Upgrade 11.11.4 to 12.0.2 caused noticeable downtime (despite zero downtime procedure being used)
As we have several developers depending on GitLab, downtime on that installation is bad for us.
Luckily the documentation has a section on Zero downtime updates, and until now following that procedure has not caused anyone in the company to complain to me (although I have been able to get errors likely related to the ongoing upgrade), but today it was different.
As there has been reports of upgrade problems to version 12, I've been holding back on it until today, and in line with best practices I started out by upgrading our EE installation from 11.11.3 to 11.11.4 (to be at the latest point release in the 11 series), that went smooth.
The I started upgrading to 12.0.2, and during step 2 of the procedure (/etc/gitlab/skip-auto-reconfigure
mentioned in step 1 has existed since late august, so I didn't explicitly do that touch), while apt
was saying Unpacking gitlab-ee (12.0.2-ee.0) over (11.11.4-ee.0) ...
, GitLab gave out 500 errors for so long that people started asking me if anything was wrong with GitLab. I.e. GitLab was down!

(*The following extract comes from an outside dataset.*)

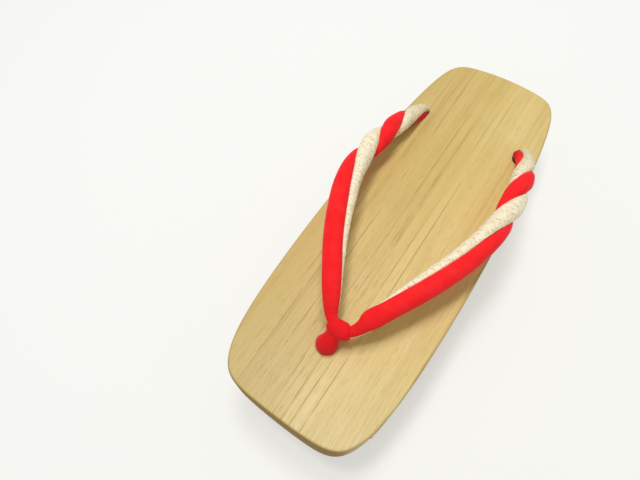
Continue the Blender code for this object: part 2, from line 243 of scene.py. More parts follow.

Please either modify the documentation so it doesn't say zero downtime or make sure that it actually is zero - Some users, like us, will notice even very little, and tolerate no more, so when you say zero we expect zero, I could easily have done this upgrade out of normal office hours (and that will probably be my plan for future upgrades), so it wouldn't have affected anyone, but without knowing this risk, I couldn't account for it.
Looking at /var/log/gitlab/nginx/gitlab_access.log
I see 419 requests that received a 500 response, all between 27/Jun/2019:08:27:16 +0000
and 27/Jun/2019:08:30:52 +0000
.